When I heard the name Machine Gun Preacher, I expected some sort of ’70s-style exploitation throwback along the lines of Machete and Hobo with a Shotgun. And with a plot aimed directly at an ex-con, former heroin addict and reformed biker badass who finds Jesus (thanks to his ex-stripper wife) after a drug-induced episode that ends with him dumping a bludgeoned hitchhiker on the side of the road.
While it still sounds a lot like the sensationalized stuff Rob Zombie or Quentin Tarantino might come up with, Machine Gun Preacher is actually based on the true story of Sam Childers, who combined his violent tendencies with his newfound faith and took it to the Lord’s Resistance Army, a rebel group that has been terrorizing Ugandan and Sudanese villages for years. After befriending a member of the peace-keeping Sudan People’s Liberation Army (Souléymane Sy Savané) and seeing the horrors that the LRA inflicts on innocent Sudanese people each day, Childers begins systematically fighting back against the LRA, going so far as to launch attacks on them rather than sit back and wait for them to attack during the night.
Childers, passionately played by 300‘s Gerard Butler, makes it his mission to free the children that have been enslaved by the LRA (most of which are either forced to fight on the side of the LRA or go into the sex trade). Then he decides to take the ultimate first step in regentrifying a neighborhood when he purchases a piece of land right in the middle of the war-torn area and builds an orphanage there.
While his actions seem noble, especially in comparison to his unscrupulous past, we soon see that Childers has, in many ways, traded his drug addiction for a new obsession, finding a more productive outlet for his unstable, violent tendencies along the way. Who’s to argue when he’s liberating dozens of Sudanese children and giving people who have done far more gruesome things than he’s ever done a taste of their own malevolent medicine, all in the name of God? Well, his wife (Source Code‘s Michelle Monaghan), daughter (Madeline Carroll) and best friend (Revolutionary Road‘s Michael Shannon), who become more and more neglected as Childers’ obsession and anger continue to grow.
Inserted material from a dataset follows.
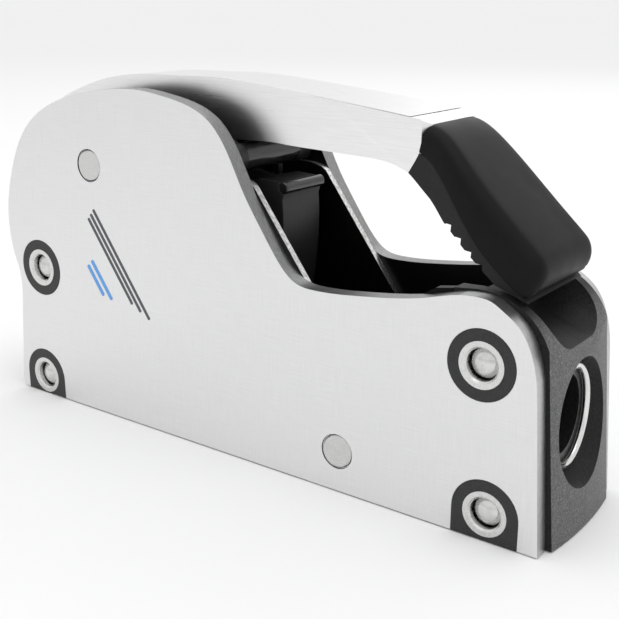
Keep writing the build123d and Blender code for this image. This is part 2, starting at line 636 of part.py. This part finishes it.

Though the film attempts to convey an uplifting message, it’s hard for Childers to ever become a completely likable person due to his selfish and unstable temperament. But that grittiness lends a sense of realism to Machine Gun Preacher, clearly illustrating that Childers’ intentions are often misguided ways for him to unleash his aggression. But with Childers continuing to fight his fight to this day, we can all be thankful that he’s turned his machine guns towards more deserving targets than the previous recipients of his ire.
Machine Gun Preacher. Directed by Marc Forster. Starring Gerard Butler, Michelle Monaghan, Michael Shannon and Souléymane Sy Savané. Rated R. www.machinegunpreacher.org/movie.